DATA BLOCK:
----------------------------------------

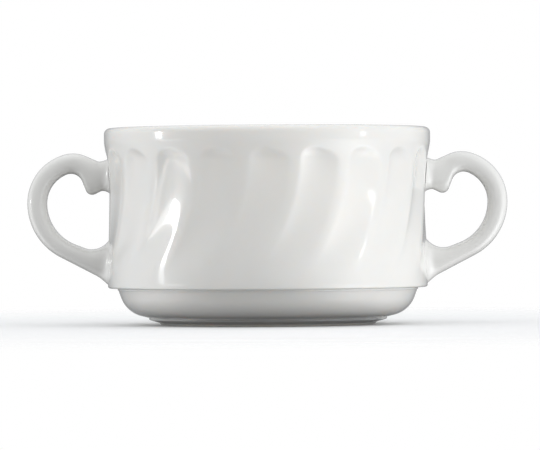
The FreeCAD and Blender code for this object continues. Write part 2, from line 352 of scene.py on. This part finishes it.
handles = {
    "reach": cupHigh[0],           # far side of the loop from the axis
    "topDrop": 0.0075,
    "heelZ": 0.0136,               # line of the lower arm's underside at the wall
    "heelRound": 0.012,            # hollow in which that underside turns down to the ledge
    "heelOut": 0.004,
    "heelTurn": 14.0,
    "width": 0.0088,
    "sectionPower": 2.5,           # 2 is an oval section, more is squarer
    "rootRound": 0.0026,           # round where the loop grows out of the wall
    "bendLength": 0.008,           # over which the loop takes on the wall's curve
    "reliefLength": 0.0016,
    "shoulder": 0.0158,
    "crown": 0.01,
    "crownTurn": 75.0,
    "crownSlope": 24.0,
    "sweep": 0.019,
    "hollow": 0.0023,
    "hollowOut": 0.0014,           # centre of that round beyond the rim
    "hollowStart": 175.0,          # where it runs into the wall
    "barThickness": 0.0062,
    "armThickness": 0.0066,
    "lowerThickness": 0.006,
    "hole": 0.00965,               # far side of the finger hole, above
    "holeSweep": 0.0138,           # and below
    "dome": 0.00385,
    "domeTop": 95.0,               # where the second and the third stretch meet
    "domeTurn": 68.0,
    "curl": 0.0021,
    "curlOut": 0.0052,             # beyond the waist
    "curlFall": 0.0045,            # below the underside of the upper arm
    "notch": 0.00185,
    "notchFall": 0.00275,          # below the curl
    "notchStart": 150.0,           # where the notch runs into the wall
    "floor": 0.0064,
    "floorOut": 0.0054,
    "floorEnd": -172.0,            # where the hole's floor runs into the wall
    "rootDepth": 0.001,            # how far the lines are carried on into the wall
    "rootOverlap": 0.00004,        # how far the loop's ends are sunk in it
    "rootSteps": 400,              # a line is cut near the wall in steps as fine as these
    "heelSteps": 200,
    "arcSteps": {                  # corners of each arc before the rings are spread along it
        "hollow": 16, "crown": 16, "crownEnd": 6, "shoulderStart": 4, "shoulder": 24, "sweep": 32,
        "heel": 12, "notch": 12, "curl": 16, "dome": 10, "side": 24, "sideEnd": 4, "floor": 24,
    },
    "sectionFacets": 36,
    "rootRings": 9,
    "rings": (16, 18, 7, 20, 28, 24),      # on each stretch of the loop
    "mergeGap": 0.000002,
}


def tangentAngle(start, startRound, end, endRound, turn):
    dx, dz = end[0] - start[0], end[1] - start[1]
    lean = math.acos((startRound - endRound) / math.hypot(dx, dz))
    return math.degrees(math.atan2(dz, dx) + turn * lean)


# Carries an arc on into the wall, straight from a point on it at this angle
def intoWall(point, angle):
    x = waist - handles["rootDepth"]
    return (x, point[1] + (point[0] - x) / math.tan(math.radians(angle)))


# Stretches of the loop's outer and inner line, from the upper root to the lower one, read in pairs
def loopStretches():
    h = handles
    steps = h["arcSteps"]
    topZ = wall["height"] - h["topDrop"]
    shoulder = (h["reach"] - h["shoulder"], topZ - h["shoulder"])
    crown = polar(shoulder, h["shoulder"] - h["crown"], h["crownTurn"])
    crownEnd = polar(crown, h["crown"], 90.0 + h["crownSlope"])
    slope = math.tan(math.radians(h["crownSlope"]))
    hollowX = rim + h["hollowOut"]
    hollow = (
        hollowX,
        crownEnd[1] - (crownEnd[0] - hollowX) * slope + h["hollow"] * math.hypot(1.0, slope),
    )
    sweep = (h["reach"] - h["sweep"], shoulder[1])
    heel = (skirt, h["heelZ"])
    sweepEnd = tangentAngle(sweep, h["sweep"], heel, 0.0, 1.0)
    armStart = polar(sweep, h["sweep"], sweepEnd)
    armSlope = (armStart[1] - heel[1]) / (armStart[0] - heel[0])
    heelStart = 90.0 + math.degrees(math.atan(armSlope))
    heelTouch = (heel[0] + h["heelOut"], heel[1] + h["heelOut"] * armSlope)
    heelCenter = polar(heelTouch, h["heelRound"], heelStart + 180.0)
    heelArc = arcPoints(heelCenter, h["heelRound"], heelStart, heelStart + h["heelTurn"], steps["heel"])
    armEnd = intoWall(heelArc[-1], heelStart + h["heelTurn"])
    outer = [
        arcPoints(hollow, h["hollow"], h["hollowStart"], 270.0 + h["crownSlope"], steps["hollow"])
        + [crownEnd],
        arcPoints(crown, h["crown"], 90.0 + h["crownSlope"], 90.0, steps["crown"]),
        arcPoints(crown, h["crown"], 90.0, h["crownTurn"], steps["crownEnd"])
        + arcPoints(shoulder, h["shoulder"], h["crownTurn"], h["domeTurn"], steps["shoulderStart"])[1:],
        arcPoints(shoulder, h["shoulder"], h["domeTurn"], 0.0, steps["shoulder"]),
        arcPoints(sweep, h["sweep"], 0.0, sweepEnd, steps["sweep"]),
        [armStart] + heelArc + [armEnd],
    ]
    undersideZ = topZ - h["armThickness"]
    side = (
        h["reach"] - h["barThickness"] - h["hole"],
        undersideZ - h["dome"] - (h["hole"] - h["dome"]) * math.sin(math.radians(h["domeTurn"])),
    )
    sideBelow = (h["reach"] - h["barThickness"] - h["holeSweep"], side[1])
    dome = polar(side, h["hole"] - h["dome"], h["domeTurn"])
    curl = (waist + h["curlOut"], undersideZ - h["curlFall"])
    notch = (waist + h["notch"], curl[1] - h["notchFall"])
    floorX = waist + h["floorOut"]
    floorRise = (h["floor"] + h["lowerThickness"]) * math.hypot(1.0, armSlope)
    floor = (floorX, heel[1] + (floorX - heel[0]) * armSlope + floorRise)
    curlStart = tangentAngle(curl, h["curl"], notch, -h["notch"], 1.0)
    domeStart = tangentAngle(dome, h["dome"], curl, -h["curl"], -1.0) % 360.0
    sideEnd = tangentAngle(sideBelow, h["holeSweep"], floor, h["floor"], 1.0)
    notchArc = arcPoints(notch, h["notch"], h["notchStart"], curlStart + 180.0, steps["notch"])
    curlArc = arcPoints(curl, h["curl"], curlStart, domeStart - 180.0, steps["curl"])
    inner = [
        [intoWall(notchArc[0], h["notchStart"])] + notchArc + curlArc,
        curlArc[-1:] + arcPoints(dome, h["dome"], domeStart, h["domeTop"], steps["dome"]),
        arcPoints(dome, h["dome"], h["domeTop"], h["domeTurn"], steps["dome"]),
        arcPoints(side, h["hole"], h["domeTurn"], 0.0, steps["side"]),
        arcPoints(sideBelow, h["holeSweep"], 0.0, sweepEnd, steps["sweep"]),
        arcPoints(sideBelow, h["holeSweep"], sweepEnd, sideEnd, steps["sideEnd"])
        + arcPoints(floor, h["floor"], sideEnd, h["floorEnd"], steps["floor"]),
    ]
    return outer, inner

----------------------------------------

CHALLENGE: Search the lines above for the string "from", then show every one that has it.

RESULT OF THE EXERCISE:
The FreeCAD and Blender code for this object continues. Write part 2, from line 352 of scene.py on. This part finishes it.
    "reach": cupHigh[0],           # far side of the loop from the axis
# Carries an arc on into the wall, straight from a point on it at this angle
# Stretches of the loop's outer and inner line, from the upper root to the lower one, read in pairs